[EXERCISE GOAL] Could you write out the records below exactly as they appear?

[begin GIVEN DATA]

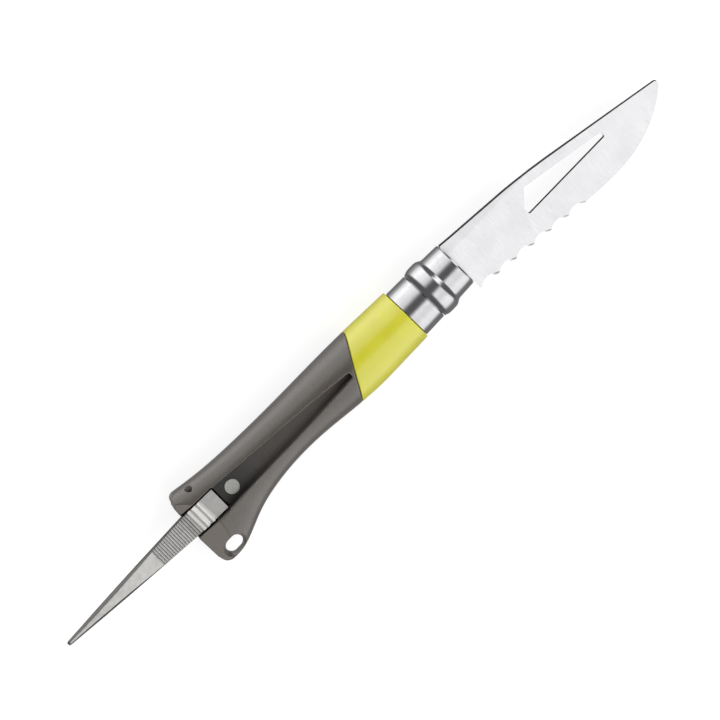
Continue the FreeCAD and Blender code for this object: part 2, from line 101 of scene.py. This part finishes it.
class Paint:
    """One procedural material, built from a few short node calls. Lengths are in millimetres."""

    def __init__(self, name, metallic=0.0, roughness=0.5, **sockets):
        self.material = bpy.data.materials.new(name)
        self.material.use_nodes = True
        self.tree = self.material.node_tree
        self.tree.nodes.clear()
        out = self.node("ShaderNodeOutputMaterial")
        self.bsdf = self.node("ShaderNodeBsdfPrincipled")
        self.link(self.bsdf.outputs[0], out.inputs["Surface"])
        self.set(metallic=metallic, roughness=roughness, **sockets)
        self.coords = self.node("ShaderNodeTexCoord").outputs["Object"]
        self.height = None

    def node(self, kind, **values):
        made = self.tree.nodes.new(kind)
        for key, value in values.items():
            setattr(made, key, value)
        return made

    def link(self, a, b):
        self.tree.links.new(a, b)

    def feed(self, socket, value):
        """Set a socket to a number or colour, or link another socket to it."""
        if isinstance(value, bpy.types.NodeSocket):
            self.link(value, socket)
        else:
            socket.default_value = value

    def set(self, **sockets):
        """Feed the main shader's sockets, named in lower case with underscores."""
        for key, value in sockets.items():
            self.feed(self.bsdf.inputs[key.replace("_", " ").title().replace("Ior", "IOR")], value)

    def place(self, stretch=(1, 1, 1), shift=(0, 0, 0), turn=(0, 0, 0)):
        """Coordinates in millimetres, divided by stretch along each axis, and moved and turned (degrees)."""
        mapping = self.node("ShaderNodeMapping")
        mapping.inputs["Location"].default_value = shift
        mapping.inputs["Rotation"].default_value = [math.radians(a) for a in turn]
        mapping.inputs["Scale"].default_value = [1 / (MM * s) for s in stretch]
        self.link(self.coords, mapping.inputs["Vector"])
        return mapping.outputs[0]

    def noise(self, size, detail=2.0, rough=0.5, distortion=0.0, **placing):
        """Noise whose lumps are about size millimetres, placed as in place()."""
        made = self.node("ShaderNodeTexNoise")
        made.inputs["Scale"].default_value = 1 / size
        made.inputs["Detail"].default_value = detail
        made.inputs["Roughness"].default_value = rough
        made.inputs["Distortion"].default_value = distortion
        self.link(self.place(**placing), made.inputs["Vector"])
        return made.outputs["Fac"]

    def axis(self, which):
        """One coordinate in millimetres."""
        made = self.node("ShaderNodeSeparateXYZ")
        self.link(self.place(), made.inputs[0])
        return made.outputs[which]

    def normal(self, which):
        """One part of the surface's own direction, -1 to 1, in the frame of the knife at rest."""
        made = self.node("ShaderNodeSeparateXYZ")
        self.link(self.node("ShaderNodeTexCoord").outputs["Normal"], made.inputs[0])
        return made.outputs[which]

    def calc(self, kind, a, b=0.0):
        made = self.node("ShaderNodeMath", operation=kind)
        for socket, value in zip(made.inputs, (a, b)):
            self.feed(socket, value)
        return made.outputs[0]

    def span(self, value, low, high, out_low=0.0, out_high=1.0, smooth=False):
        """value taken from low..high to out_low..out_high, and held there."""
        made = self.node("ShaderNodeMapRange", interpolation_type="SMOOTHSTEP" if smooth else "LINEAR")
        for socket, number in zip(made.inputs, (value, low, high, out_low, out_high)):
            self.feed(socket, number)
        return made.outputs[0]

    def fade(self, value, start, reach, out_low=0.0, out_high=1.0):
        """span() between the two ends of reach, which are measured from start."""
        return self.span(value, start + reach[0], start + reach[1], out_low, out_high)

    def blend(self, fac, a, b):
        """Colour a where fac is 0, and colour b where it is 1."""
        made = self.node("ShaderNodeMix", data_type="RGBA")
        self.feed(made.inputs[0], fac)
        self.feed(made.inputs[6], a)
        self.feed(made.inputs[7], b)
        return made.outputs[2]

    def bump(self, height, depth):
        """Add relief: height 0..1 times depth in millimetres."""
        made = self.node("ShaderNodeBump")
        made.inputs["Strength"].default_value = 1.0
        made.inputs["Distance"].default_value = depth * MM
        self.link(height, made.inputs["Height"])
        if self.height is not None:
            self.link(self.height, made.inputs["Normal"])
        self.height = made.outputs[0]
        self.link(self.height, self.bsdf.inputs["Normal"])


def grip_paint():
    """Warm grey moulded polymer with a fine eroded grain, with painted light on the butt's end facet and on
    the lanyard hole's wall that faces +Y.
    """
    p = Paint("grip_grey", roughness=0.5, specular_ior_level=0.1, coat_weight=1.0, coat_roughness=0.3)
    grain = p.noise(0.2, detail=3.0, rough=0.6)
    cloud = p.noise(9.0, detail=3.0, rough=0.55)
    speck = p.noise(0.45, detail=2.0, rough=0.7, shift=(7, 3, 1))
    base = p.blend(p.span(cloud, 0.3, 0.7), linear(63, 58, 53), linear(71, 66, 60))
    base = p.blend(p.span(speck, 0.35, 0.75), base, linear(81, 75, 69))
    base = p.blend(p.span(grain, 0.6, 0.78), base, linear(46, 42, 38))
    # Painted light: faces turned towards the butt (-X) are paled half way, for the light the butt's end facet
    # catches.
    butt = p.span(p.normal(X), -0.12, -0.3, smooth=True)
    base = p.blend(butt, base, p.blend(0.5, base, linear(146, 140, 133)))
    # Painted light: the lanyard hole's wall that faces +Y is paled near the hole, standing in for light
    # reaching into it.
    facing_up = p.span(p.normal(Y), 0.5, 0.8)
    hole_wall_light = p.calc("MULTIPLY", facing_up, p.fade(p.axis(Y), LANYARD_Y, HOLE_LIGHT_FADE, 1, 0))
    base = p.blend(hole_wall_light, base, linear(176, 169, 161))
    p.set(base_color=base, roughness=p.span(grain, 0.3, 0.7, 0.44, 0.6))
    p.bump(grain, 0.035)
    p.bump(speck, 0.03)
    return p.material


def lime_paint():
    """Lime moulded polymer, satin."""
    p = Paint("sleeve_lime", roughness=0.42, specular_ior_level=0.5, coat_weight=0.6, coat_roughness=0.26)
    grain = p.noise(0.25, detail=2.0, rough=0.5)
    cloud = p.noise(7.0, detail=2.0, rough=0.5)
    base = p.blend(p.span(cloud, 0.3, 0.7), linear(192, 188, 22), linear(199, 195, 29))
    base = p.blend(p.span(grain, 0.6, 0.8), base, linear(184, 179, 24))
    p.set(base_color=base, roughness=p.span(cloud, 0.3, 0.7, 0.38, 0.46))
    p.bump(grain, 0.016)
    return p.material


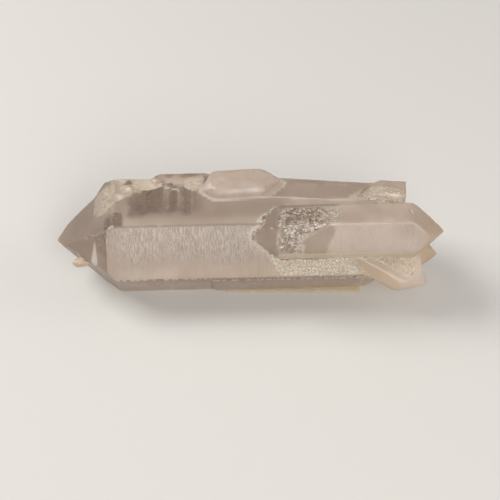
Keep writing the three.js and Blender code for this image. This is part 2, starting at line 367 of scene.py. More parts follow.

[end GIVEN DATA]

[WRITTEN RESPONSE]
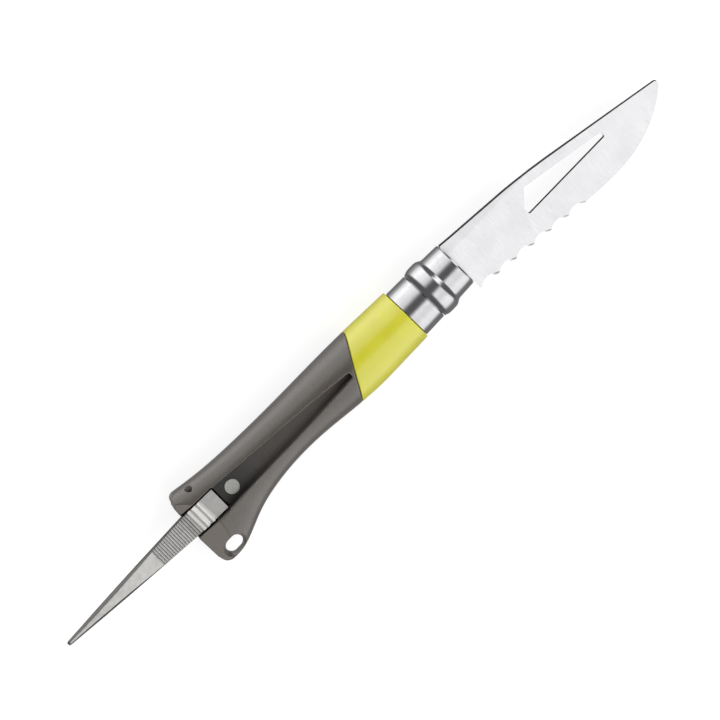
Continue the FreeCAD and Blender code for this object: part 2, from line 101 of scene.py. This part finishes it.
class Paint:
    """One procedural material, built from a few short node calls. Lengths are in millimetres."""

    def __init__(self, name, metallic=0.0, roughness=0.5, **sockets):
        self.material = bpy.data.materials.new(name)
        self.material.use_nodes = True
        self.tree = self.material.node_tree
        self.tree.nodes.clear()
        out = self.node("ShaderNodeOutputMaterial")
        self.bsdf = self.node("ShaderNodeBsdfPrincipled")
        self.link(self.bsdf.outputs[0], out.inputs["Surface"])
        self.set(metallic=metallic, roughness=roughness, **sockets)
        self.coords = self.node("ShaderNodeTexCoord").outputs["Object"]
        self.height = None

    def node(self, kind, **values):
        made = self.tree.nodes.new(kind)
        for key, value in values.items():
            setattr(made, key, value)
        return made

    def link(self, a, b):
        self.tree.links.new(a, b)

    def feed(self, socket, value):
        """Set a socket to a number or colour, or link another socket to it."""
        if isinstance(value, bpy.types.NodeSocket):
            self.link(value, socket)
        else:
            socket.default_value = value

    def set(self, **sockets):
        """Feed the main shader's sockets, named in lower case with underscores."""
        for key, value in sockets.items():
            self.feed(self.bsdf.inputs[key.replace("_", " ").title().replace("Ior", "IOR")], value)

    def place(self, stretch=(1, 1, 1), shift=(0, 0, 0), turn=(0, 0, 0)):
        """Coordinates in millimetres, divided by stretch along each axis, and moved and turned (degrees)."""
        mapping = self.node("ShaderNodeMapping")
        mapping.inputs["Location"].default_value = shift
        mapping.inputs["Rotation"].default_value = [math.radians(a) for a in turn]
        mapping.inputs["Scale"].default_value = [1 / (MM * s) for s in stretch]
        self.link(self.coords, mapping.inputs["Vector"])
        return mapping.outputs[0]

    def noise(self, size, detail=2.0, rough=0.5, distortion=0.0, **placing):
        """Noise whose lumps are about size millimetres, placed as in place()."""
        made = self.node("ShaderNodeTexNoise")
        made.inputs["Scale"].default_value = 1 / size
        made.inputs["Detail"].default_value = detail
        made.inputs["Roughness"].default_value = rough
        made.inputs["Distortion"].default_value = distortion
        self.link(self.place(**placing), made.inputs["Vector"])
        return made.outputs["Fac"]

    def axis(self, which):
        """One coordinate in millimetres."""
        made = self.node("ShaderNodeSeparateXYZ")
        self.link(self.place(), made.inputs[0])
        return made.outputs[which]

    def normal(self, which):
        """One part of the surface's own direction, -1 to 1, in the frame of the knife at rest."""
        made = self.node("ShaderNodeSeparateXYZ")
        self.link(self.node("ShaderNodeTexCoord").outputs["Normal"], made.inputs[0])
        return made.outputs[which]

    def calc(self, kind, a, b=0.0):
        made = self.node("ShaderNodeMath", operation=kind)
        for socket, value in zip(made.inputs, (a, b)):
            self.feed(socket, value)
        return made.outputs[0]

    def span(self, value, low, high, out_low=0.0, out_high=1.0, smooth=False):
        """value taken from low..high to out_low..out_high, and held there."""
        made = self.node("ShaderNodeMapRange", interpolation_type="SMOOTHSTEP" if smooth else "LINEAR")
        for socket, number in zip(made.inputs, (value, low, high, out_low, out_high)):
            self.feed(socket, number)
        return made.outputs[0]

    def fade(self, value, start, reach, out_low=0.0, out_high=1.0):
        """span() between the two ends of reach, which are measured from start."""
        return self.span(value, start + reach[0], start + reach[1], out_low, out_high)

    def blend(self, fac, a, b):
        """Colour a where fac is 0, and colour b where it is 1."""
        made = self.node("ShaderNodeMix", data_type="RGBA")
        self.feed(made.inputs[0], fac)
        self.feed(made.inputs[6], a)
        self.feed(made.inputs[7], b)
        return made.outputs[2]

    def bump(self, height, depth):
        """Add relief: height 0..1 times depth in millimetres."""
        made = self.node("ShaderNodeBump")
        made.inputs["Strength"].default_value = 1.0
        made.inputs["Distance"].default_value = depth * MM
        self.link(height, made.inputs["Height"])
        if self.height is not None:
            self.link(self.height, made.inputs["Normal"])
        self.height = made.outputs[0]
        self.link(self.height, self.bsdf.inputs["Normal"])


def grip_paint():
    """Warm grey moulded polymer with a fine eroded grain, with painted light on the butt's end facet and on
    the lanyard hole's wall that faces +Y.
    """
    p = Paint("grip_grey", roughness=0.5, specular_ior_level=0.1, coat_weight=1.0, coat_roughness=0.3)
    grain = p.noise(0.2, detail=3.0, rough=0.6)
    cloud = p.noise(9.0, detail=3.0, rough=0.55)
    speck = p.noise(0.45, detail=2.0, rough=0.7, shift=(7, 3, 1))
    base = p.blend(p.span(cloud, 0.3, 0.7), linear(63, 58, 53), linear(71, 66, 60))
    base = p.blend(p.span(speck, 0.35, 0.75), base, linear(81, 75, 69))
    base = p.blend(p.span(grain, 0.6, 0.78), base, linear(46, 42, 38))
    # Painted light: faces turned towards the butt (-X) are paled half way, for the light the butt's end facet
    # catches.
    butt = p.span(p.normal(X), -0.12, -0.3, smooth=True)
    base = p.blend(butt, base, p.blend(0.5, base, linear(146, 140, 133)))
    # Painted light: the lanyard hole's wall that faces +Y is paled near the hole, standing in for light
    # reaching into it.
    facing_up = p.span(p.normal(Y), 0.5, 0.8)
    hole_wall_light = p.calc("MULTIPLY", facing_up, p.fade(p.axis(Y), LANYARD_Y, HOLE_LIGHT_FADE, 1, 0))
    base = p.blend(hole_wall_light, base, linear(176, 169, 161))
    p.set(base_color=base, roughness=p.span(grain, 0.3, 0.7, 0.44, 0.6))
    p.bump(grain, 0.035)
    p.bump(speck, 0.03)
    return p.material


def lime_paint():
    """Lime moulded polymer, satin."""
    p = Paint("sleeve_lime", roughness=0.42, specular_ior_level=0.5, coat_weight=0.6, coat_roughness=0.26)
    grain = p.noise(0.25, detail=2.0, rough=0.5)
    cloud = p.noise(7.0, detail=2.0, rough=0.5)
    base = p.blend(p.span(cloud, 0.3, 0.7), linear(192, 188, 22), linear(199, 195, 29))
    base = p.blend(p.span(grain, 0.6, 0.8), base, linear(184, 179, 24))
    p.set(base_color=base, roughness=p.span(cloud, 0.3, 0.7, 0.38, 0.46))
    p.bump(grain, 0.016)
    return p.material


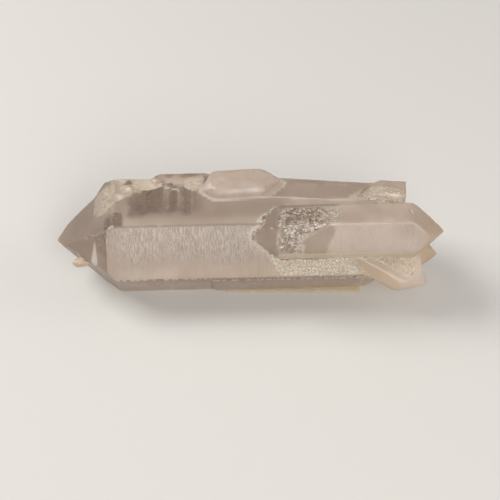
Keep writing the three.js and Blender code for this image. This is part 2, starting at line 367 of scene.py. More parts follow.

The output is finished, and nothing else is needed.